Print out every line, exactly as written.

start

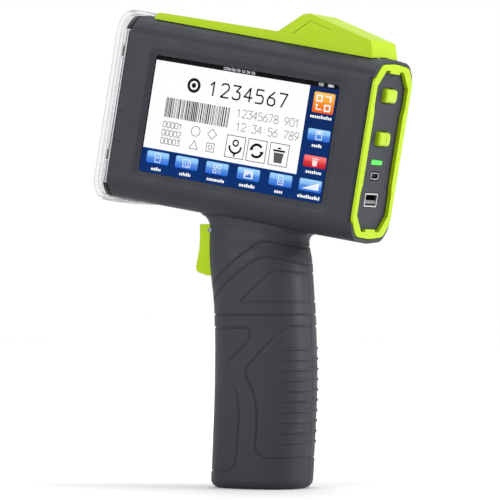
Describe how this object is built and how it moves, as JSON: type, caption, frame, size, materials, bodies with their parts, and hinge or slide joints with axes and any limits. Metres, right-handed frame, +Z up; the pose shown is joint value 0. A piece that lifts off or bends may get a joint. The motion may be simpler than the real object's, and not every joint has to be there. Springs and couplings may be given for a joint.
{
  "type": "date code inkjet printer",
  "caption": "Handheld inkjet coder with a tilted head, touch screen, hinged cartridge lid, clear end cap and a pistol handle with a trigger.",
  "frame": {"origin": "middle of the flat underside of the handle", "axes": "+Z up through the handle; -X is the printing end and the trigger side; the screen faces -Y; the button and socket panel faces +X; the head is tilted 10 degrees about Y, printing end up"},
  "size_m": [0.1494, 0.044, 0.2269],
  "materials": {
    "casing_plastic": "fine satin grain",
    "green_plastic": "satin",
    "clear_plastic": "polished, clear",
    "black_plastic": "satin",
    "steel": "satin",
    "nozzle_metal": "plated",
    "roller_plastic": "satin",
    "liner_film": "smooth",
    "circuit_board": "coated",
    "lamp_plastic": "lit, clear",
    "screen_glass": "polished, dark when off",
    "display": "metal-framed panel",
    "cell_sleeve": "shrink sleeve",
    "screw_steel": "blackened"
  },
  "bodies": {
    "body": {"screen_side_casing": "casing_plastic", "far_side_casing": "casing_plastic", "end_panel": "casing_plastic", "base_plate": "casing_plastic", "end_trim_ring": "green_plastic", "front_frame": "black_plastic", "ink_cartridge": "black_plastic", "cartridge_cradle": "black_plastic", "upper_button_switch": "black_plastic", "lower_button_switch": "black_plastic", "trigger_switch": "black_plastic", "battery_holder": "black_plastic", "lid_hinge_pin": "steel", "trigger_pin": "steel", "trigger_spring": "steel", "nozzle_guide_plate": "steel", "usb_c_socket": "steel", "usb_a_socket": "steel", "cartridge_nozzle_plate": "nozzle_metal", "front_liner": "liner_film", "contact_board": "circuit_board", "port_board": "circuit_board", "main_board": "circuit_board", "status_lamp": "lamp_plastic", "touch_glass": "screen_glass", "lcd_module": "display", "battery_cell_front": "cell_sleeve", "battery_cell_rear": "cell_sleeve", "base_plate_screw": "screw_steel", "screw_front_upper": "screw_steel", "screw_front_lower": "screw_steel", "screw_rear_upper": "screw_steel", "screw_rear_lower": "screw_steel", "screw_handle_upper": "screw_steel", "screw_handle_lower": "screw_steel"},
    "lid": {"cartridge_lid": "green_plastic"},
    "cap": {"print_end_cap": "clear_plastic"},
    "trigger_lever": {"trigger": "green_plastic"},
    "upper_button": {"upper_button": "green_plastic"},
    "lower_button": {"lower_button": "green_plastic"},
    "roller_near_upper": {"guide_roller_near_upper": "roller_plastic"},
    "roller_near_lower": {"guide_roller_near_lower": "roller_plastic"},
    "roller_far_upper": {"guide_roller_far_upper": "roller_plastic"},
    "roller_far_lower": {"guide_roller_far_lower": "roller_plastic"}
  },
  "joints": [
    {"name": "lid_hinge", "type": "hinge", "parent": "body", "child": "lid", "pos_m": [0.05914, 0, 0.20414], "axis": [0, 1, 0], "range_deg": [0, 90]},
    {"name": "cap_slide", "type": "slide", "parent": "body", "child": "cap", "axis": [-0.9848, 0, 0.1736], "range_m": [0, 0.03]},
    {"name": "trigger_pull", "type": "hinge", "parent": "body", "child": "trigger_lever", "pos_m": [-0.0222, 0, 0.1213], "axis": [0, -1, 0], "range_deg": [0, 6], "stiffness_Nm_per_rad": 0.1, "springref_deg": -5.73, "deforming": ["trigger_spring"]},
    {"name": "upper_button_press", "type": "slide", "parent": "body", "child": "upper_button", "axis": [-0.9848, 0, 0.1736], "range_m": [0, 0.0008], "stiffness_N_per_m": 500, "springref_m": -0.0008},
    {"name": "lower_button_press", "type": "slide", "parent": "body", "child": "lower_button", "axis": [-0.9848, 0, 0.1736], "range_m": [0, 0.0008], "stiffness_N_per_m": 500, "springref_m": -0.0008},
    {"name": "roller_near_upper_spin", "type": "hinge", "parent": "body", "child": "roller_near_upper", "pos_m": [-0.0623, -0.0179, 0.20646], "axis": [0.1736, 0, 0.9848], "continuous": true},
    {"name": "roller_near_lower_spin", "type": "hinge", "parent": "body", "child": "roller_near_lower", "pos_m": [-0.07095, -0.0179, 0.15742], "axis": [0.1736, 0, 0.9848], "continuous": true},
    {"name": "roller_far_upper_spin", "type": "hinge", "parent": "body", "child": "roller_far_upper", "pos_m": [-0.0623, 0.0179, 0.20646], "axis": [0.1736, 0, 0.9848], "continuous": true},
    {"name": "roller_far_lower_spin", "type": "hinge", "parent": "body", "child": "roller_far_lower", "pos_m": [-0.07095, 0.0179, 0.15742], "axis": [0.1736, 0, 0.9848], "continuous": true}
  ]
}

end

- _Worked answer_:
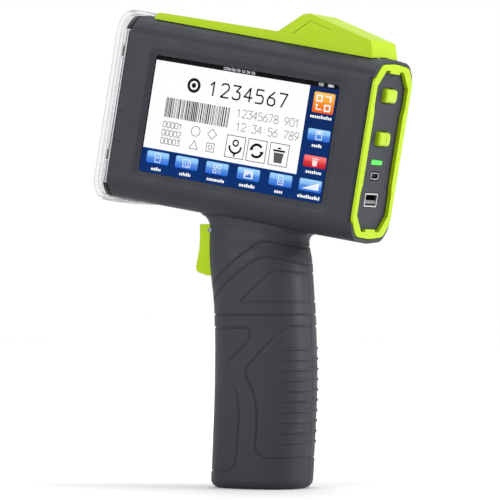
Describe how this object is built and how it moves, as JSON: type, caption, frame, size, materials, bodies with their parts, and hinge or slide joints with axes and any limits. Metres, right-handed frame, +Z up; the pose shown is joint value 0. A piece that lifts off or bends may get a joint. The motion may be simpler than the real object's, and not every joint has to be there. Springs and couplings may be given for a joint.
{
  "type": "date code inkjet printer",
  "caption": "Handheld inkjet coder with a tilted head, touch screen, hinged cartridge lid, clear end cap and a pistol handle with a trigger.",
  "frame": {"origin": "middle of the flat underside of the handle", "axes": "+Z up through the handle; -X is the printing end and the trigger side; the screen faces -Y; the button and socket panel faces +X; the head is tilted 10 degrees about Y, printing end up"},
  "size_m": [0.1494, 0.044, 0.2269],
  "materials": {
    "casing_plastic": "fine satin grain",
    "green_plastic": "satin",
    "clear_plastic": "polished, clear",
    "black_plastic": "satin",
    "steel": "satin",
    "nozzle_metal": "plated",
    "roller_plastic": "satin",
    "liner_film": "smooth",
    "circuit_board": "coated",
    "lamp_plastic": "lit, clear",
    "screen_glass": "polished, dark when off",
    "display": "metal-framed panel",
    "cell_sleeve": "shrink sleeve",
    "screw_steel": "blackened"
  },
  "bodies": {
    "body": {"screen_side_casing": "casing_plastic", "far_side_casing": "casing_plastic", "end_panel": "casing_plastic", "base_plate": "casing_plastic", "end_trim_ring": "green_plastic", "front_frame": "black_plastic", "ink_cartridge": "black_plastic", "cartridge_cradle": "black_plastic", "upper_button_switch": "black_plastic", "lower_button_switch": "black_plastic", "trigger_switch": "black_plastic", "battery_holder": "black_plastic", "lid_hinge_pin": "steel", "trigger_pin": "steel", "trigger_spring": "steel", "nozzle_guide_plate": "steel", "usb_c_socket": "steel", "usb_a_socket": "steel", "cartridge_nozzle_plate": "nozzle_metal", "front_liner": "liner_film", "contact_board": "circuit_board", "port_board": "circuit_board", "main_board": "circuit_board", "status_lamp": "lamp_plastic", "touch_glass": "screen_glass", "lcd_module": "display", "battery_cell_front": "cell_sleeve", "battery_cell_rear": "cell_sleeve", "base_plate_screw": "screw_steel", "screw_front_upper": "screw_steel", "screw_front_lower": "screw_steel", "screw_rear_upper": "screw_steel", "screw_rear_lower": "screw_steel", "screw_handle_upper": "screw_steel", "screw_handle_lower": "screw_steel"},
    "lid": {"cartridge_lid": "green_plastic"},
    "cap": {"print_end_cap": "clear_plastic"},
    "trigger_lever": {"trigger": "green_plastic"},
    "upper_button": {"upper_button": "green_plastic"},
    "lower_button": {"lower_button": "green_plastic"},
    "roller_near_upper": {"guide_roller_near_upper": "roller_plastic"},
    "roller_near_lower": {"guide_roller_near_lower": "roller_plastic"},
    "roller_far_upper": {"guide_roller_far_upper": "roller_plastic"},
    "roller_far_lower": {"guide_roller_far_lower": "roller_plastic"}
  },
  "joints": [
    {"name": "lid_hinge", "type": "hinge", "parent": "body", "child": "lid", "pos_m": [0.05914, 0, 0.20414], "axis": [0, 1, 0], "range_deg": [0, 90]},
    {"name": "cap_slide", "type": "slide", "parent": "body", "child": "cap", "axis": [-0.9848, 0, 0.1736], "range_m": [0, 0.03]},
    {"name": "trigger_pull", "type": "hinge", "parent": "body", "child": "trigger_lever", "pos_m": [-0.0222, 0, 0.1213], "axis": [0, -1, 0], "range_deg": [0, 6], "stiffness_Nm_per_rad": 0.1, "springref_deg": -5.73, "deforming": ["trigger_spring"]},
    {"name": "upper_button_press", "type": "slide", "parent": "body", "child": "upper_button", "axis": [-0.9848, 0, 0.1736], "range_m": [0, 0.0008], "stiffness_N_per_m": 500, "springref_m": -0.0008},
    {"name": "lower_button_press", "type": "slide", "parent": "body", "child": "lower_button", "axis": [-0.9848, 0, 0.1736], "range_m": [0, 0.0008], "stiffness_N_per_m": 500, "springref_m": -0.0008},
    {"name": "roller_near_upper_spin", "type": "hinge", "parent": "body", "child": "roller_near_upper", "pos_m": [-0.0623, -0.0179, 0.20646], "axis": [0.1736, 0, 0.9848], "continuous": true},
    {"name": "roller_near_lower_spin", "type": "hinge", "parent": "body", "child": "roller_near_lower", "pos_m": [-0.07095, -0.0179, 0.15742], "axis": [0.1736, 0, 0.9848], "continuous": true},
    {"name": "roller_far_upper_spin", "type": "hinge", "parent": "body", "child": "roller_far_upper", "pos_m": [-0.0623, 0.0179, 0.20646], "axis": [0.1736, 0, 0.9848], "continuous": true},
    {"name": "roller_far_lower_spin", "type": "hinge", "parent": "body", "child": "roller_far_lower", "pos_m": [-0.07095, 0.0179, 0.15742], "axis": [0.1736, 0, 0.9848], "continuous": true}
  ]
}